Doc McStuffins has been their first real success at inclusive diversity. Doc is a fabulous character, a strong, intelligent young girl…who just happens to be Black. And the presence of her family on Disney has been praised widely. Then they added Jack and the Neverland Pirates, another show where bicultural kids aren’t overtly ‘different’ from their white counterparts. Sofia, Disney Junior’s latest character and a Latina princess to boot, just seems like a natural evolution in Disney’s growing roster of bicultural characters.
It’s interesting to watch this shift in Disney’s characters and I know many are watching and wondering when the other shoe is going to drop. For all our sake, I hope it doesn’t. I hope that Disney will continue to show alternatives to the stereotypes of Latinos and bicultural Americans in general.
I get the point that Disney is notorious for avoiding characters of color and also for type-casting them into ‘ethnic’ roles, but I think this show could be another positive step for bicultural families. It could be another chance to show just how diverse our families really are and how alike we are to everyone else in the world. The differences are not so extreme as Hollywood would like us all to believe.

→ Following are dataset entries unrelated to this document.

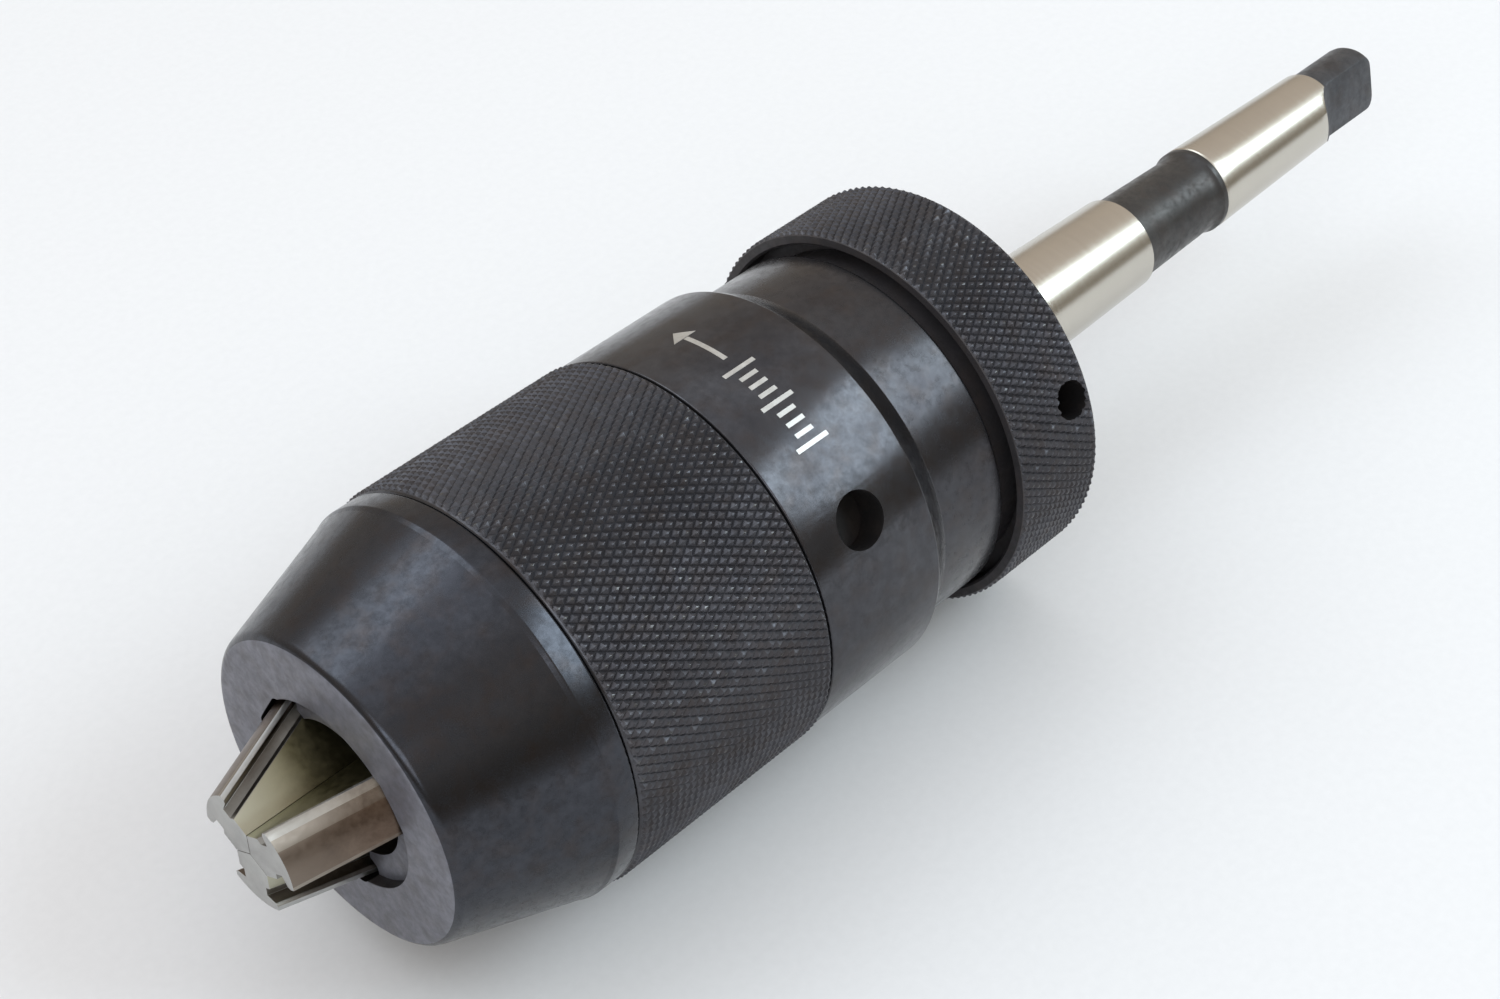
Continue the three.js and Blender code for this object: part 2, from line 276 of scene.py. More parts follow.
class Graph:
    """A node tree under construction."""

    def __init__(self, name):
        self.material = bpy.data.materials.new(name)
        self.material.use_nodes = True
        self.tree = self.material.node_tree
        self.tree.nodes.clear()
        self.shader = self.add("ShaderNodeBsdfPrincipled")
        out = self.add("ShaderNodeOutputMaterial")
        self.join(self.shader.outputs[0], out.inputs["Surface"])
        self.coord = self.add("ShaderNodeTexCoord").outputs["Object"]

    def add(self, kind, **settings):
        node = self.tree.nodes.new(kind)
        for key, value in settings.items():
            setattr(node, key, value)
        return node

    def join(self, a, b):
        self.tree.links.new(a, b)

    def scaled(self, scale):
        node = self.add("ShaderNodeMapping")
        node.inputs["Scale"].default_value = scale
        self.join(self.coord, node.inputs["Vector"])
        return node.outputs[0]

    def noise(self, scale=(1, 1, 1), size=1.0, detail=4.0, rough=0.55, distort=0.0):
        node = self.add("ShaderNodeTexNoise")
        node.inputs["Scale"].default_value = size
        node.inputs["Detail"].default_value = detail
        node.inputs["Roughness"].default_value = rough
        node.inputs["Distortion"].default_value = distort
        self.join(self.scaled(scale), node.inputs["Vector"])
        return node.outputs["Fac"]

    def ramp(self, fac, stops):
        node = self.add("ShaderNodeValToRGB")
        fill_ramp(node, stops)
        self.join(fac, node.inputs["Fac"])
        return node.outputs["Color"]

    def ranged(self, fac, low, high, a=0.3, b=0.7):
        node = self.add("ShaderNodeMapRange")
        for key, value in (("From Min", a), ("From Max", b), ("To Min", low), ("To Max", high)):
            node.inputs[key].default_value = value
        self.join(fac, node.inputs["Value"])
        return node.outputs[0]

    def mix(self, fac, a, b, blend="MIX"):
        node = self.add("ShaderNodeMix", data_type="RGBA", blend_type=blend)
        for key, value in (("Factor", fac), ("A", a), ("B", b)):
            socket = node.inputs[key]
            if hasattr(value, "is_linked"):
                self.join(value, socket)
            else:
                socket.default_value = value if isinstance(value, float) else (*value, 1)
        return node.outputs["Result"]

    def bump(self, height, strength, distance, below=None):
        node = self.add("ShaderNodeBump")
        node.inputs["Strength"].default_value = strength
        node.inputs["Distance"].default_value = distance * MM
        self.join(height, node.inputs["Height"])
        if below is not None:
            self.join(below, node.inputs["Normal"])
        return node.outputs[0]

    def set(self, **values):
        for key, value in values.items():
            socket = self.shader.inputs[key.replace("_", " ")]
            if hasattr(value, "is_linked"):
                self.join(value, socket)
            else:
                socket.default_value = value if isinstance(value, (int, float)) else (*value, 1)
        return self.material


OXIDE_TINT = (0.060, 0.046, 0.040)


def black_oxide(name, low, high, rough, metal=0.8, lines=0.25):
    """Blued steel, turned: cloudy colour, flecks, turning lines round the axis, a fine grain.
    low, high: colours of the clouds, with brownish patches of OXIDE_TINT between them.
    rough: roughness between the flecks and on them.
    """
    g = Graph(name)
    cloud = g.noise(size=95, detail=5, rough=0.6, distort=0.3)
    patch = g.noise(size=420, detail=3, rough=0.5)
    fleck = g.noise(size=950, detail=7, rough=0.68, distort=0.2)
    middle = tuple((a + b) / 2 for a, b in zip(low, high))
    base = g.ramp(cloud, [(0.3, low), (0.52, middle), (0.75, high)])
    base = g.mix(g.ranged(patch, 0.0, 0.45, 0.45, 0.75), base, OXIDE_TINT)
    dark_flecks = g.ramp(fleck, [(0.34, (0.72, 0.72, 0.72)), (0.66, (1, 1, 1))])
    colour = g.mix(1.0, base, dark_flecks, "MULTIPLY")
    roughness = g.ranged(fleck, rough[1], rough[0], 0.35, 0.62)
    turning = g.noise(scale=(9000, 14, 14), detail=2)
    grain = g.noise(size=5200, detail=2, rough=0.6)
    normal = g.bump(grain, 0.5, 0.004, g.bump(turning, lines, 0.006))
    return g.set(Base_Color=colour, Metallic=metal, Roughness=roughness, Normal=normal)


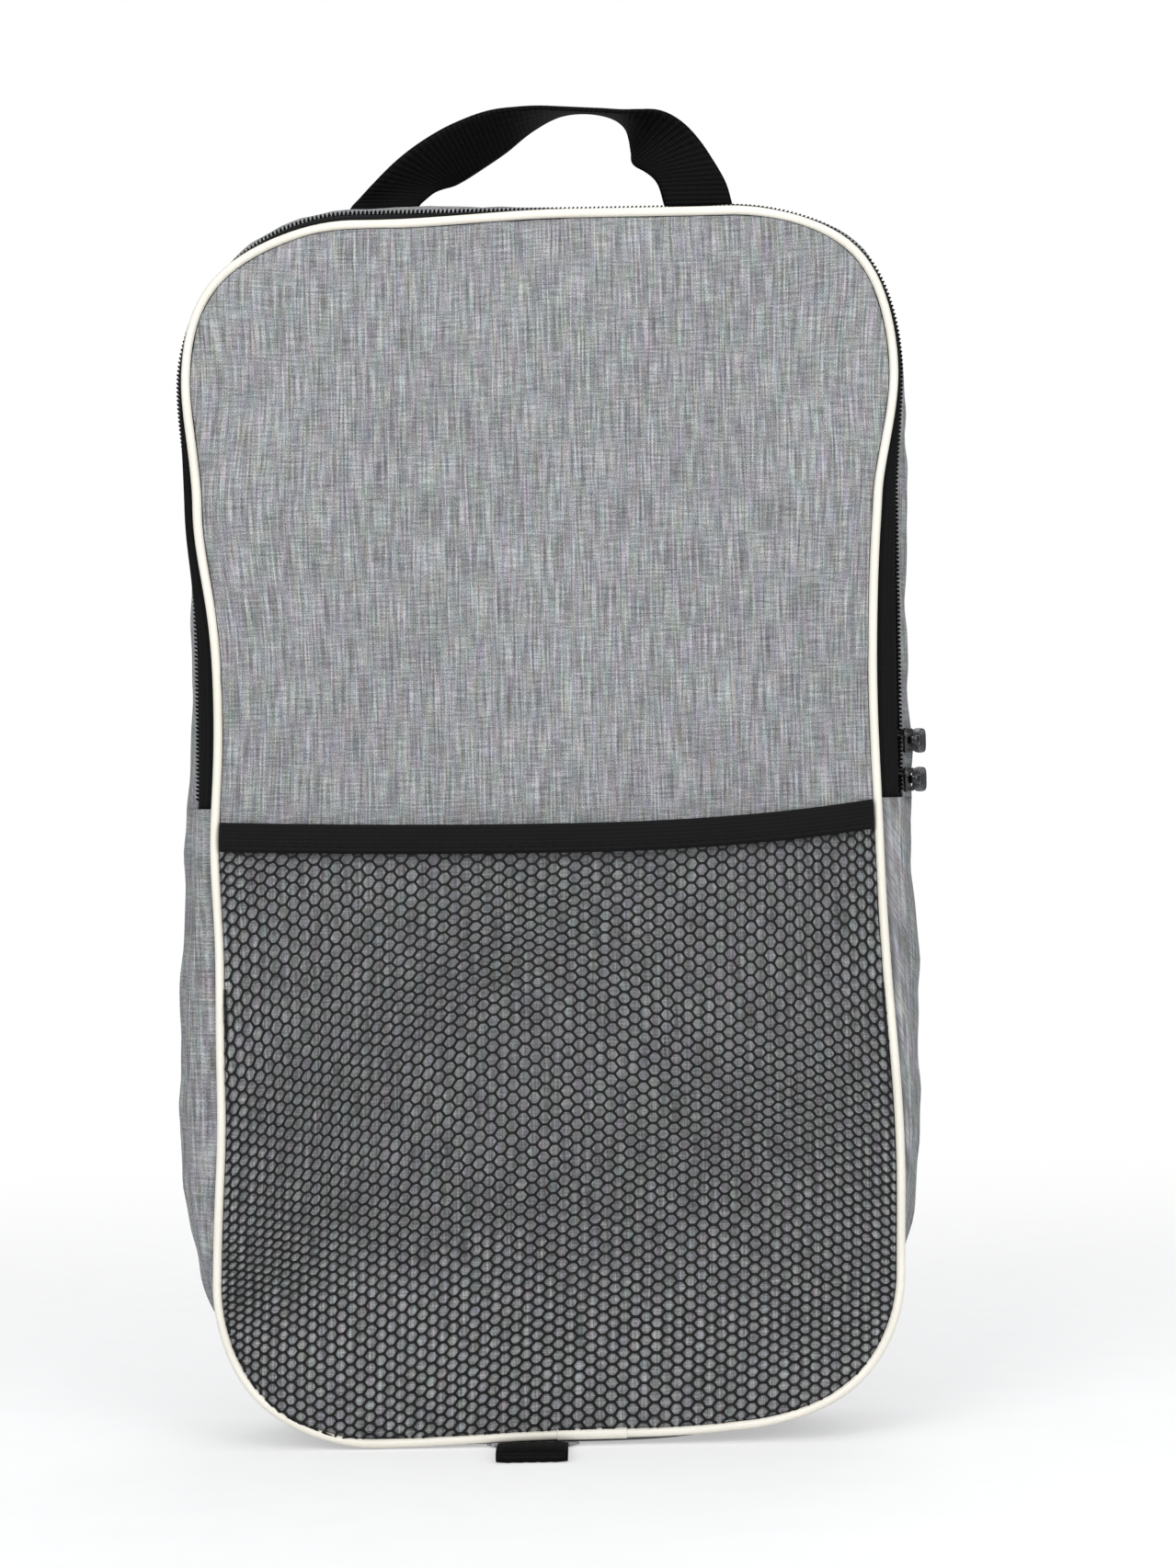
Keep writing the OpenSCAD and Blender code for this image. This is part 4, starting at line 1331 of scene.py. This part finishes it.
def handle():
    """Webbing that lies flat at its feet and turns edge-on towards its top."""
    mids, turns = handle_centre()
    section = webbing_section()
    rings, uv = [], []
    run = lengths(mids)
    ways = np.gradient(mids, axis=0)
    for i, (mid, way, turn) in enumerate(zip(mids, ways, turns)):
        along = unit(way)
        side = np.cross([0, 1.0, 0], along)
        # Each end is sewn down level, so the webbing shears there instead of turning
        sewn = 1 - smooth((min(run[i], run[-1] - run[i]) - 6 * MM) / (32 * MM))
        side = mix(side, np.array([1.0 if i < len(mids) / 2 else -1.0, 0, 0]), sewn)
        side = unit(side)
        broad = math.cos(turn) * side + math.sin(turn) * np.array([0, 1.0, 0])
        flat = unit(np.cross(along, broad))
        rings.append([mid + broad * w + flat * t for w, t in section])
        uv.append(np.stack([section[:, 0], np.full(len(section), run[i])], 1))
    return tube_mesh("handle_webbing", np.array(rings), uv=np.array(uv))


dress(handle(), "webbing", "handle", "handle_strap")
FOOT_L = 17 * MM


def flat_webbing(name, centre_x, y0, y1, z0):
    """A short length of webbing that lies flat, its ends turned under."""
    section = webbing_section()
    ys = np.concatenate([y0 + np.array([0, 0.15, 0.5]) * MM, np.linspace(y0, y1, 24)[2:-2],
                         y1 - np.array([0.5, 0.15, 0]) * MM])
    ends = np.minimum(ys - y0, y1 - ys) / (0.9 * MM)
    size = 0.45 + 0.55 * quarter(ends)
    middle = z0 + WEBBING_T / 2
    rings = [[(centre_x + w, y, middle + t * s) for w, t in section] for y, s in zip(ys, size)]
    return tube_mesh(name, np.array(rings), uv=cloth_map(section[:, 0], ys))


feet_z = CASE_TOP + LAYER_GAP
feet = [flat_webbing("foot", sign * HANDLE_SPAN / 2, HANDLE_Y - WEBBING_T / 2,
                     HANDLE_Y - WEBBING_T / 2 + FOOT_L, feet_z) for sign in (-1, 1)]
feet = join("handle_feet", feet)
dress(feet, "webbing", "root", "handle_feet")
foot_threads = []
for sign in (-1, 1):
    cx, top = sign * HANDLE_SPAN / 2, feet_z + WEBBING_T - 0.05 * MM
    y0, y1 = HANDLE_Y + 3.5 * MM, HANDLE_Y + FOOT_L - 3.5 * MM
    w = WEBBING_W / 2 - 2.5 * MM
    loop = [(cx - w, y0, top), (cx + w, y0, top), (cx + w, y1, top), (cx - w, y1, top),
            (cx - w, y0, top), (cx + w, y1, top)]
    foot_threads.append(stitches("sewn", loop, np.tile([0, 0, 1.0], (6, 1)), 1.9 * MM, 0.5 * MM))
dress(join("handle_feet_thread", foot_threads), "webbing", "root", material="thread")


# ---------------------------------------------------------------- base tab

TAB_X = (low("tab_loop", X) + high("tab_loop", X)) / 2
TAB_HINGE_Y = PIPING_Y - PIPING_R - 2 * MM
TAB_L, TAB_T = 30 * MM, 4.2 * MM


def tab_patch():
    """A trapezoid of the case's fabric, sewn under the front seam."""
    lo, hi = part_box("tab_patch")
    rows = []
    for t in np.linspace(0, 1, 13):
        y = lo[1] + (hi[1] - lo[1]) * t
        half = WEBBING_W / 2 + 1 * MM + (3 * MM) * t
        end = min(1.0, min(t, 1 - t) * 12 + 0.45)
        ring = []
        for k in range(40):
            a = 2 * math.pi * k / 40
            c, q = math.cos(a), math.sin(a)
            z = (lo[Z] + hi[Z]) / 2 + (hi[Z] - lo[Z]) / 2 * end * squared_off(q, 0.5)
            ring.append((TAB_X + half * squared_off(c, 0.12), y, z))
        rows.append(ring)
    rows = np.array(rows)
    return tube_mesh("tab_patch", rows, uv=rows[..., [X, Y]])


dress(tab_patch(), "heather_fabric", "root", "tab_patch")


def tab_loop():
    """Webbing folded over on itself: two plies from the hinge to a rounded fold."""
    r = TAB_T / 2
    ply = 1.15 * MM
    start, reach = 0.7 * MM, TAB_L - r
    top0 = 2 * (low("tab_patch", Z) + 0.9 * MM)
    outer = [(mix(start, reach, t), 0.02 * MM) for t in np.linspace(0, 1, 14)]
    outer += [(reach + r * math.cos(a), r + r * math.sin(a))
              for a in np.radians(np.linspace(-80, 80, 12))]
    outer += [(mix(start, reach, t), mix(top0, TAB_T, smooth(t * 1.2)))
              for t in np.linspace(1, 0, 14)]
    outer = np.array(outer)
    d = np.gradient(outer, axis=0)
    n = np.stack([-d[:, 1], d[:, 0]], 1)
    inner = outer + unit(n) * ply
    section_w = np.linspace(-1, 1, 18)
    w = section_w * WEBBING_W / 2
    thin = 1 - np.abs(section_w) ** 10
    rib = 0.08 * MM * (1 - np.cos(np.linspace(0, 2 * math.pi * 6, 18)))
    share = (0.25 + 0.75 * thin) * (1 - rib / (ply / 2))

    def ply_face(line, middle):
        """One face of the webbing, thinner at its selvedges and between its ribs."""
        rows = middle[:, None] + (line - middle)[:, None] * share[:, None]
        x = np.broadcast_to(TAB_X + w, rows.shape[:2])
        return np.stack([x, TAB_HINGE_Y - rows[..., 0], rows[..., 1]], -1)

    middle = (outer + inner) / 2
    return sheet_between("tab_webbing", ply_face(outer, middle), ply_face(inner, middle),
                         cloth_map(w, lengths(outer)))


dress(tab_loop(), "webbing", "tab", "tab_loop")


# ---------------------------------------------------------------- floor, light and camera


def look_along(ob, place, target, roll=0.0):
    way = mathutils.Vector(target) - mathutils.Vector(place)
    turn = way.to_track_quat("-Z", "Y")
    ob.rotation_euler = (turn.to_matrix() @ mathutils.Matrix.Rotation(roll, 3, "Z")).to_euler()
    ob.location = place


CAMERA_X, CAMERA_Z, CAMERA_AWAY = 13.5 * MM, 234.6 * MM, 1388 * MM
CAMERA_ROLL = math.radians(-1.0)
camera = linked("camera", bpy.data.cameras.new("camera"))
bpy.context.scene.camera = camera
camera.data.lens = 87.6
camera.data.sensor_fit = "VERTICAL"
camera.data.sensor_height = 36
camera.data.clip_start = 0.05
camera.data.clip_end = 30
look_along(camera, (CAMERA_X, -CAMERA_AWAY, CAMERA_Z), (CAMERA_X, 0, CAMERA_Z), CAMERA_ROLL)


def lamp(name, place, target, size, power):
    data = bpy.data.lights.new(name, "AREA")
    data.shape = "RECTANGLE"
    data.size, data.size_y = size
    data.energy = power
    look_along(linked(name, data), place, target)


lamp("front_left", (-1.1, -2.3, 1.4), (0, 0, 0.25), (1.4, 1.4), 38)
lamp("front_right", (1.3, -2.2, 1.1), (0, 0, 0.25), (1.4, 1.4), 28)
lamp("front_top", (0, -1.0, 1.1), (0, 0, 0.45), (0.7, 0.5), 2.6)
lamp("over", (0, -0.2, 2.2), (0, 0, 0.2), (2.4, 1.8), 15)
lamp("behind", (0.4, 2.0, 1.7), (0, 0, 0.25), (1.6, 1.6), 16)


def floor_material():
    """Pale floor. For the camera it fades into the white behind it away from the case."""
    n = Nodes("floor")
    place = n.add("ShaderNodeTexCoord").outputs["Object"]
    speck = n.noise(place, 40, 3.0).outputs[0]
    tone = n.ramp(speck, [(0.3, grey(0.90)), (0.7, grey(0.93))])
    n.finish(Base_Color=tone, Roughness=0.8, Specular_IOR_Level=0.1)
    away = n.add("ShaderNodeVectorMath", {0: place}, operation="LENGTH").outputs[1]
    fade = n.add("ShaderNodeMapRange", {"Value": away, "From Min": 0.25, "From Max": 1.1,
                                        "To Min": 0.45, "To Max": 1.0},
                 interpolation_type="SMOOTHSTEP").outputs[0]
    seen = n.add("ShaderNodeLightPath").outputs["Is Camera Ray"]
    white = n.add("ShaderNodeEmission", {"Color": (1, 1, 1, 1), "Strength": 1.0}).outputs[0]
    both = n.add("ShaderNodeMixShader", {0: n.math("MULTIPLY", fade, seen),
                                         1: n.shader.outputs[0], 2: white}).outputs[0]
    out = next(node for node in n.tree.nodes if node.type == "OUTPUT_MATERIAL")
    n.tree.links.new(both, out.inputs[0])
    return n.mat


floor = new_object("floor", [(-6, -6, 0), (6, -6, 0), (6, 6, 0), (-6, 6, 0)], [[0, 1, 2, 3]])
floor.data.materials.append(floor_material())

world = bpy.data.worlds.new("world")
bpy.context.scene.world = world
world.use_nodes = True
tree = world.node_tree
tree.nodes.clear()
output, seen, lit, choose, path = (tree.nodes.new("ShaderNode" + kind) for kind in (
    "OutputWorld", "Background", "Background", "MixShader", "LightPath"))
for node, colour, strength in ((seen, (1, 1, 1, 1), 1.0), (lit, (0.93, 0.96, 1, 1), 0.36)):
    node.inputs[0].default_value = colour
    node.inputs[1].default_value = strength
tree.links.new(path.outputs["Is Camera Ray"], choose.inputs[0])
tree.links.new(lit.outputs[0], choose.inputs[1])
tree.links.new(seen.outputs[0], choose.inputs[2])
tree.links.new(choose.outputs[0], output.inputs[0])

bpy.context.scene.view_settings.view_transform = "Standard"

On the other hand, I’ll definitely be watching to see if there are any covert messages in this cartoon and I’m already wondering about the fact that Sofia is from a poor, single parent home and learning how to ‘become a proper princess’ in a new wealthy, ‘white’ community. What do you think? Are they just trying to mimic reality or promoting another stereotype of Latinos?
Let’s continue this conversation! I would love to hear your thoughts! What do you think of ‘Disney’s first Latina princess’?
And Disney, just know we’re watching! We acknowledge your efforts and we’re keeping our eyes and ears open and giving you feedback. Please be open to the concerns you hear voiced online. Bicultural families want to see more color, we want you to take the lead and make brown positive…because you’re the industry leader and the messages you send can move children’s programming toward positive change.
*UPDATE: 10/18/2012 at 6:45pm CST*
So, the plot thickens. After writing this post I found something even more interesting. One of the Facebook groups that I’m a member of was having a discussion on this very topic and a fellow blogger and Babble contributor, Ana Flores, shared her insider take on Disney’s “Latina” princess.
Read the post here: Disney’s Sofia the First is Supposed to be Latina? Why I’m Not Buying It
If you have a minute, please leave a comment on the post I just linked to. Disney owns Babble.com and they are listening if you are willing to speak up!
Basically, what I gathered* from the articles above is that Disney likely never intended for this princess to be Latina, that they in fact won’t come out and call her Latina in public because they want to keep their mainstream appeal and that no, there is no identifying element during the made-for-tv film that would alert viewers to the fact that Sofia is Latina (which is pretty evident from the preview clip above). So the question remains, is she really Latina? How could she be if Disney won’t claim it and hasn’t shown any representation of culture, language or “Latina-ness” in the show? Does this mean that they are only saying she is Latina in order to entice the Latino demographic??? Would they do that?
I guess we’re all waiting on a response from Disney about whether this really is a “Latina” princess…but I just have to say, this all comes off extremely sleazy.
Also check out Gawker’s take on the ‘first Latina princess’: Disney Declares Its Newest Princess Is Latina, Just So We Can All Fight About Whether Or Not She ‘Looks Latina’
Rags to Riches
For those who wanted to know, is Sofia the product of a single mom? Is her mom an unwed or single Latina mom rescued by a ‘white’ prince? Is she biracial? Here are a couple of interesting things to thumb through…
1. Yes, this is a ‘rags to riches’ story.
2. Yes, her mom was apparently single and used to ‘run the shoe shop’ in an impoverished land, far, far away.
3. Yes, Sofia is a ‘step-child’. Her mother married the king, meaning that she may or may not be ‘biracial’ as the info about the series sort of implies.
If she is ‘supposed to be Latina’…it makes the story all the more interesting and possibly a little problematic. But what do you think of this character?
I’m definitely not interested in investing any of my dollars into this ‘sort-of Latina’ princess that Disney won’t stand behind, are you?
Images via Disney Junior
*Correction: This is only my opinion, based on what I have gather from several online sources.